At least 80% of farm holdings in India are less than 2 hectares. That is to say that most farms and most farming operations are very small. These farmers will without a doubt be the underdog in negotiations with big businesses. There is much room for exploitation, especially since the new free market will largely be unregulated. On the other side of the issue is this. The top 10% of farming households operate 50% of cultivable lands in the country, while the bottom 50% are cultivating only 0.5%. There is immense inequality in this sense. The entrepreneurial spirit that the government is hoping for will only be present within that top 10% because they are the only ones who will have any sort of negotiating power. That leaves the vast majority of the farmers in a position of severe disadvantage
The government has made it clear that it will not do away with the mandi system. However, the mandis rely on the taxes collected on the business conducted within their premises. If business is being taken away from the mandis, then they lose out on their funding and as a consequence, will eventually cease to exist . This will lead to a situation in many parts of the country where farmers will be left with no choice but to sell to private businesses, further increasing the scope for exploitation.
Another issue is that state governments earn a lot in terms of revenue through the operation of the mandis. The Punjab government currently earns between Rs. 3,500 and 3,600 Cr. annually. State governments will certainly be impacted.
With respect to contractual agreements, there is no regulation set in place that would guarantee farmers a minimum price. In a situation where farmers do not hold any negotiating power, they can be easily exploited. MSPs will however continue to operate within the mandi.
The removal of several food items from the essential commodities list is bad news for both consumers and farmers. Private interests can artificially manipulate the prices of certain goods, capturing an unfair amount of the consumer’s surplus.

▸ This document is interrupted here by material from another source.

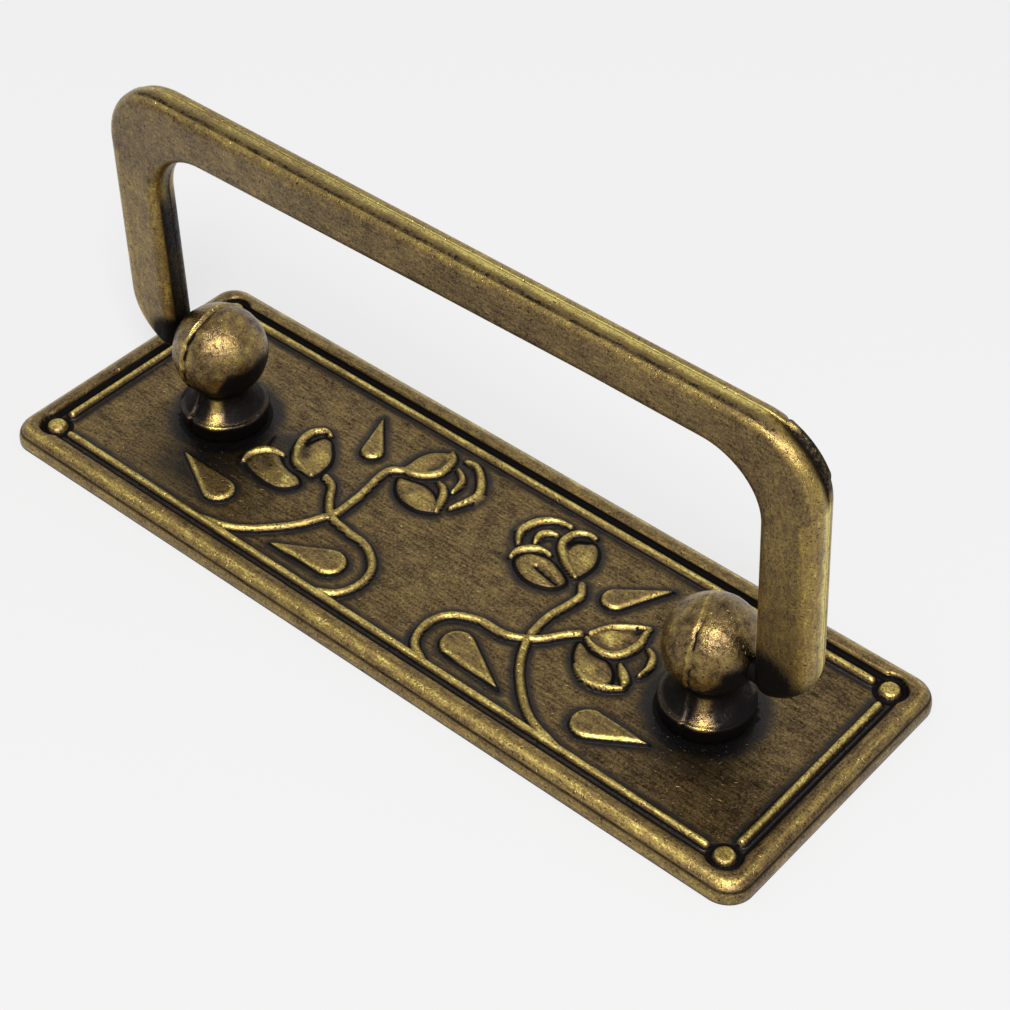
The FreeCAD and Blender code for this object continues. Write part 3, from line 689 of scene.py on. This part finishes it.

To truly improve the agricultural situation in India, the government should also focus on the quality of yield. According to data from the United Nation’s Food and Agriculture Organisation (FAO), India spends only 0.3% of its value added (spending as a % of agriculture GDP) in agriculture. In comparison, China spends 0.62%. As a result, the country’s yield per hectare falls far behind China & also USA.
Another area the government ought to focus on is re-skilling the agricultural labour force towards other industries. Agriculture still employs around 50% of the Indian workforce. With such a large percentage of the workforce engaged in one sector, the value added per worker will unsurprisingly be small. For farmers to do well, demand for their produce needs to go up. This will happen with a greater population engaged in other activities, perhaps in bigger cities. How one deals with the challenges of migration (or reverse migration as we have recently seen) is another question.
The government also knows that it is not uncommon for farmers to receive support. This is the case in most countries. The nature of the work and the profile of the workers creates this need for social support. The bills passed are a part of the government’s ‘Atmanirbhar Bharat Abhiyan’ agenda, whose core message is a self-reliant India, but it will be sometime before the farmers of our country are in a position of self-reliance.
In some years hence, we will see the results of the newly enacted policies. But the notion that a free, unregulated & unchecked market is best for the farmer certainly seems a bit far-fetched.